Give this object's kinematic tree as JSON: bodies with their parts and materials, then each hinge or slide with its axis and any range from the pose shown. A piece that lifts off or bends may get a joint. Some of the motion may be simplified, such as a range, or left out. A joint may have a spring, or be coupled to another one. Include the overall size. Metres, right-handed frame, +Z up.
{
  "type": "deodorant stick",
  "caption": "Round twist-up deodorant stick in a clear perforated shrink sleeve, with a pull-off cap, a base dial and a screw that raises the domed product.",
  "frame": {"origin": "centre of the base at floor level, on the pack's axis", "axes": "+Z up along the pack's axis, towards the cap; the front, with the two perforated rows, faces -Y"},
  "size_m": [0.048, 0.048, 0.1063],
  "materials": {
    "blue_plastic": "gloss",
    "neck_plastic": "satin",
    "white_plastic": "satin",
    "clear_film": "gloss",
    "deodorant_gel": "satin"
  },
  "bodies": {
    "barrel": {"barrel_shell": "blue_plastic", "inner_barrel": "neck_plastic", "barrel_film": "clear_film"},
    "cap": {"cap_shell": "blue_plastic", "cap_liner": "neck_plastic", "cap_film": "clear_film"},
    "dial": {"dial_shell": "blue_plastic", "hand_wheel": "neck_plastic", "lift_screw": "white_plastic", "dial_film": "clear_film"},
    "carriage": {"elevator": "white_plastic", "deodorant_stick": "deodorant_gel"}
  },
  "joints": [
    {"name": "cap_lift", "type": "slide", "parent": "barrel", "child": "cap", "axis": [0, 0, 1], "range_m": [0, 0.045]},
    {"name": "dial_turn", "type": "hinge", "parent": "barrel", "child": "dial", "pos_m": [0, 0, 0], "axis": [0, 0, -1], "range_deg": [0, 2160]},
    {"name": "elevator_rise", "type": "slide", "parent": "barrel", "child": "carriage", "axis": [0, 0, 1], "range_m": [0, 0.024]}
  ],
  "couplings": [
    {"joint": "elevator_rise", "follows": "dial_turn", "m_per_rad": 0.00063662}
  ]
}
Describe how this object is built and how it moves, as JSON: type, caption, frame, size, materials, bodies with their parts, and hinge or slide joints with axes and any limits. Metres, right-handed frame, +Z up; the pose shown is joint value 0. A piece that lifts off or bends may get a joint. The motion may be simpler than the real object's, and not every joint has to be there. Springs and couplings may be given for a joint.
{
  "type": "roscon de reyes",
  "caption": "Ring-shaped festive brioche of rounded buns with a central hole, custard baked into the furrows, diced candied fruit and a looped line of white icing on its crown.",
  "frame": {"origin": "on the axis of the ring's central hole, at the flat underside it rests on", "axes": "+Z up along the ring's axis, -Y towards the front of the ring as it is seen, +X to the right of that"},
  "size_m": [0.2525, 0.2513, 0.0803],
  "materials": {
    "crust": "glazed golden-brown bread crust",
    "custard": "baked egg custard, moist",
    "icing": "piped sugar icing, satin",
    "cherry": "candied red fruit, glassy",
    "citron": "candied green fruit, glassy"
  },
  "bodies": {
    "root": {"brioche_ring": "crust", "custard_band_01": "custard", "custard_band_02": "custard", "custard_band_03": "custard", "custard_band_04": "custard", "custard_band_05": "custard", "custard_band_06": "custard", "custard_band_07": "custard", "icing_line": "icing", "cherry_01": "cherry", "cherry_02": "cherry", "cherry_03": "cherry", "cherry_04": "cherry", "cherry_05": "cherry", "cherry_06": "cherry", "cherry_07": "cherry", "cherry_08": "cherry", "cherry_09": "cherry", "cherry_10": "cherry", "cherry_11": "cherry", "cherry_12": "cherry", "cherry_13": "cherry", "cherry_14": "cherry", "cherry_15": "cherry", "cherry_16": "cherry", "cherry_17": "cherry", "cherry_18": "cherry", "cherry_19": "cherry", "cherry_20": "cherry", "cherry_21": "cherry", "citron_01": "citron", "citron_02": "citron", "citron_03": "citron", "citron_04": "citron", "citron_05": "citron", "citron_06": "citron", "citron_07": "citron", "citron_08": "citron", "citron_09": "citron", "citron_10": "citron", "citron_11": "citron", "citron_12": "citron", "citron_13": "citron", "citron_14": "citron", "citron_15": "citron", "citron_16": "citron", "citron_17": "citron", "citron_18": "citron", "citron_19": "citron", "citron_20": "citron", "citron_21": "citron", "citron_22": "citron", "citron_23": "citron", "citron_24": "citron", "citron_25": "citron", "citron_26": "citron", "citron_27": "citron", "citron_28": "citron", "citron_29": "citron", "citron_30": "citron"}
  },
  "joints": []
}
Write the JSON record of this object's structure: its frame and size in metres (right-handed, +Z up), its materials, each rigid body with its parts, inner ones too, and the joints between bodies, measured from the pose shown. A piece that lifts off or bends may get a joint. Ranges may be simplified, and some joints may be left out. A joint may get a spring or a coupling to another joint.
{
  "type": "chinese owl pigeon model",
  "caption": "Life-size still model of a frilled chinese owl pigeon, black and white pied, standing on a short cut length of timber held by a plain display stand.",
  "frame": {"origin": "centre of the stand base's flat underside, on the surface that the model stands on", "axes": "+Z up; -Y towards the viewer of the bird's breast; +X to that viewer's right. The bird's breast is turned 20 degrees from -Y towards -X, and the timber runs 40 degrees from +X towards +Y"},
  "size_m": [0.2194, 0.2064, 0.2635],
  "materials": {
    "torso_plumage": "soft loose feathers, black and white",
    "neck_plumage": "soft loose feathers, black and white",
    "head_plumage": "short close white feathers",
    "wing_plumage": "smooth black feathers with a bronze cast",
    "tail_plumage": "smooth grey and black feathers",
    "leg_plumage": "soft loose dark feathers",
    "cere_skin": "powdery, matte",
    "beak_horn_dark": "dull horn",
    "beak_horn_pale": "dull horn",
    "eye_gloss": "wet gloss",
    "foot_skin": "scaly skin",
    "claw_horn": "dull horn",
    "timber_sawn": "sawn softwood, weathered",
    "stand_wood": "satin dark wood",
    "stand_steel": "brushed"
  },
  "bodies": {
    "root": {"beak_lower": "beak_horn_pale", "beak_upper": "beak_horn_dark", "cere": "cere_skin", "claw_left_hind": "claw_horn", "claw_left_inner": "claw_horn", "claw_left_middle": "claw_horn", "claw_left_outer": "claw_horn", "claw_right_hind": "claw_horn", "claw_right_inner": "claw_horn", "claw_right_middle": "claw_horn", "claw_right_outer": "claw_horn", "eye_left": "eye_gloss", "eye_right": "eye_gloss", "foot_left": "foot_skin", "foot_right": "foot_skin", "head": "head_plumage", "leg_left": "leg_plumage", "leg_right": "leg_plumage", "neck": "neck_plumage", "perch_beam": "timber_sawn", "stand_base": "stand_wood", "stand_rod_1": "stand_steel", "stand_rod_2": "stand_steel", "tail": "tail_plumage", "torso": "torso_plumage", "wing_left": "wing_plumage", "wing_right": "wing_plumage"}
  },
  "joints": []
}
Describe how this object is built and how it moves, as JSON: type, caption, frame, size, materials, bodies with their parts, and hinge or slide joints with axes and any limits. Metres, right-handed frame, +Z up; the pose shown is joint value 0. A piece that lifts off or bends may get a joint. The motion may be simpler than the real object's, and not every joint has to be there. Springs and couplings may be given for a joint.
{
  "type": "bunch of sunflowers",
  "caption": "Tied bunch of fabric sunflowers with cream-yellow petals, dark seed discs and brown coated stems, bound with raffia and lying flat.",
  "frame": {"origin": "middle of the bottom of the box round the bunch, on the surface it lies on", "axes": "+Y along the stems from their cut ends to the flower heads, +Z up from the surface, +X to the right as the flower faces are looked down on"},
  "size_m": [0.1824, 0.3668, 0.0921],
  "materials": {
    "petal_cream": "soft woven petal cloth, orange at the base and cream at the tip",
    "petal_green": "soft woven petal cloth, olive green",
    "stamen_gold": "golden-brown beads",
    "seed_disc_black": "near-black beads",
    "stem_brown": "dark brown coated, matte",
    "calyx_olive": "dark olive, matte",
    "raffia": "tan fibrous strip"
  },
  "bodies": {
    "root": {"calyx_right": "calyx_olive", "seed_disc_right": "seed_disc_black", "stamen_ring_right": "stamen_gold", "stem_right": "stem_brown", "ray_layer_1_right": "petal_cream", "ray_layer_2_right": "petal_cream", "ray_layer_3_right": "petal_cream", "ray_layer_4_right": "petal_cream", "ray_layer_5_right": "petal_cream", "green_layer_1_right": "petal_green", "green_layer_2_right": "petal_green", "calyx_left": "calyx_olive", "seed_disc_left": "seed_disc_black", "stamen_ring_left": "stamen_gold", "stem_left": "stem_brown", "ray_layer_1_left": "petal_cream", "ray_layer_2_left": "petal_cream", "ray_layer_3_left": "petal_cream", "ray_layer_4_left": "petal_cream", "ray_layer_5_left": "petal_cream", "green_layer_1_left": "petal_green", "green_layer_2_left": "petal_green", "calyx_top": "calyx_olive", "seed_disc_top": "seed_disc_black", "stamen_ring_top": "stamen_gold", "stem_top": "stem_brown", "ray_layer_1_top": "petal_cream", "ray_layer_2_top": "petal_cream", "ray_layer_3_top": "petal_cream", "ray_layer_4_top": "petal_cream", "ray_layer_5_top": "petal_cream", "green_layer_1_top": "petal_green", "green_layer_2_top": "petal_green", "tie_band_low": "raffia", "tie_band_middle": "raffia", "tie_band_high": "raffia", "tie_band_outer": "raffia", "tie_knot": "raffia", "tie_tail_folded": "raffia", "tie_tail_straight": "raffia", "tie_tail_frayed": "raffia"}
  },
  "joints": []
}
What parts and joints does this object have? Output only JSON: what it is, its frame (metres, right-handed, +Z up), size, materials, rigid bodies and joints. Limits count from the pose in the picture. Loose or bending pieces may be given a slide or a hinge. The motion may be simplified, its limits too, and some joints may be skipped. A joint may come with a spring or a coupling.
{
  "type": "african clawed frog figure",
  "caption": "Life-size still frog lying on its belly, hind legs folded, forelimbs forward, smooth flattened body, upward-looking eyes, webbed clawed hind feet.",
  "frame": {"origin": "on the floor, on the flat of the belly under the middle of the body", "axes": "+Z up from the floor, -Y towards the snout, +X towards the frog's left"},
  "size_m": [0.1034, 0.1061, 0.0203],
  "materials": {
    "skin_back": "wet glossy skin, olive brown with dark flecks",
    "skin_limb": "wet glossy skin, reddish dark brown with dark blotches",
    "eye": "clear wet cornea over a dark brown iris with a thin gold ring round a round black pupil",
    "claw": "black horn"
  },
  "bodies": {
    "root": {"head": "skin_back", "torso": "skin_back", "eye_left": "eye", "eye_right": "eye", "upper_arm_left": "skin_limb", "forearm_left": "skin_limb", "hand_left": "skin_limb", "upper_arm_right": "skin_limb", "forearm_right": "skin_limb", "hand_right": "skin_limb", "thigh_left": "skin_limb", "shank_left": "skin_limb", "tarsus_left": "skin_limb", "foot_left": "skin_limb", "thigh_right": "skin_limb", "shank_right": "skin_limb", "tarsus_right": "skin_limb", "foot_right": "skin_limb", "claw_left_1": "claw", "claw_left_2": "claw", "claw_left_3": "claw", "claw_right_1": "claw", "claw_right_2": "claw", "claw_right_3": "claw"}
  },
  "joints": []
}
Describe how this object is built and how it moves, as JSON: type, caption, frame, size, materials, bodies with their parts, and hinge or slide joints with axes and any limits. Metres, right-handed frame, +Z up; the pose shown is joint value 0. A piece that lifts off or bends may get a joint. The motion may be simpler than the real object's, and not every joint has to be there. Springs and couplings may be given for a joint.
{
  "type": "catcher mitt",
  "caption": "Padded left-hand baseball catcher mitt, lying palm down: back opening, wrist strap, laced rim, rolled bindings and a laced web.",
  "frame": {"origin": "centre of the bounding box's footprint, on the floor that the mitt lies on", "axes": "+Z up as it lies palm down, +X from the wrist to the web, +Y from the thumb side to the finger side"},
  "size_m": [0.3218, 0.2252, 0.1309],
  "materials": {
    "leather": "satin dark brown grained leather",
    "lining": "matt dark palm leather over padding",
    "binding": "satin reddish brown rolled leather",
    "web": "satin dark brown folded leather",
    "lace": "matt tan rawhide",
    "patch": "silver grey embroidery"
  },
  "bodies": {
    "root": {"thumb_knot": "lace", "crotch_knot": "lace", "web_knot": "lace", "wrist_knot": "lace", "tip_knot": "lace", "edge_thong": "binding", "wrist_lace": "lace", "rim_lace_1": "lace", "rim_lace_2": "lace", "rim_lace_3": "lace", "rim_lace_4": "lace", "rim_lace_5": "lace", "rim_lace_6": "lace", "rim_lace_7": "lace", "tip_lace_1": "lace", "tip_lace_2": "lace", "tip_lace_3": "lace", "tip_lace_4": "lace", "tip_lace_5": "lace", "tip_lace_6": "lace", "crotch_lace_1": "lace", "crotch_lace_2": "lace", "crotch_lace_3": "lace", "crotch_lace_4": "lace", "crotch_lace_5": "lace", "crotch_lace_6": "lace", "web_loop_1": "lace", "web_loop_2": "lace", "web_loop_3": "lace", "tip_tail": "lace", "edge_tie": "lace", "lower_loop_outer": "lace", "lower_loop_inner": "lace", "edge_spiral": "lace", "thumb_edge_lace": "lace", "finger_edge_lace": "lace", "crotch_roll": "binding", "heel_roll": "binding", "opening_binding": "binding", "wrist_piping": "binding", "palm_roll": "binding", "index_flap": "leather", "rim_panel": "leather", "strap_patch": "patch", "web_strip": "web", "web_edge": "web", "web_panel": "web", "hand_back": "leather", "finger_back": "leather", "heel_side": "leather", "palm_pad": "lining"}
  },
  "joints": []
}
******
What the task asks :: Pick out, from the lines above, every one that contains the string "each".

Solution to the exercise ::
Give this object's kinematic tree as JSON: bodies with their parts and materials, then each hinge or slide with its axis and any range from the pose shown. A piece that lifts off or bends may get a joint. Some of the motion may be simplified, such as a range, or left out. A joint may have a spring, or be coupled to another one. Include the overall size. Metres, right-handed frame, +Z up.
Write the JSON record of this object's structure: its frame and size in metres (right-handed, +Z up), its materials, each rigid body with its parts, inner ones too, and the joints between bodies, measured from the pose shown. A piece that lifts off or bends may get a joint. Ranges may be simplified, and some joints may be left out. A joint may get a spring or a coupling to another joint.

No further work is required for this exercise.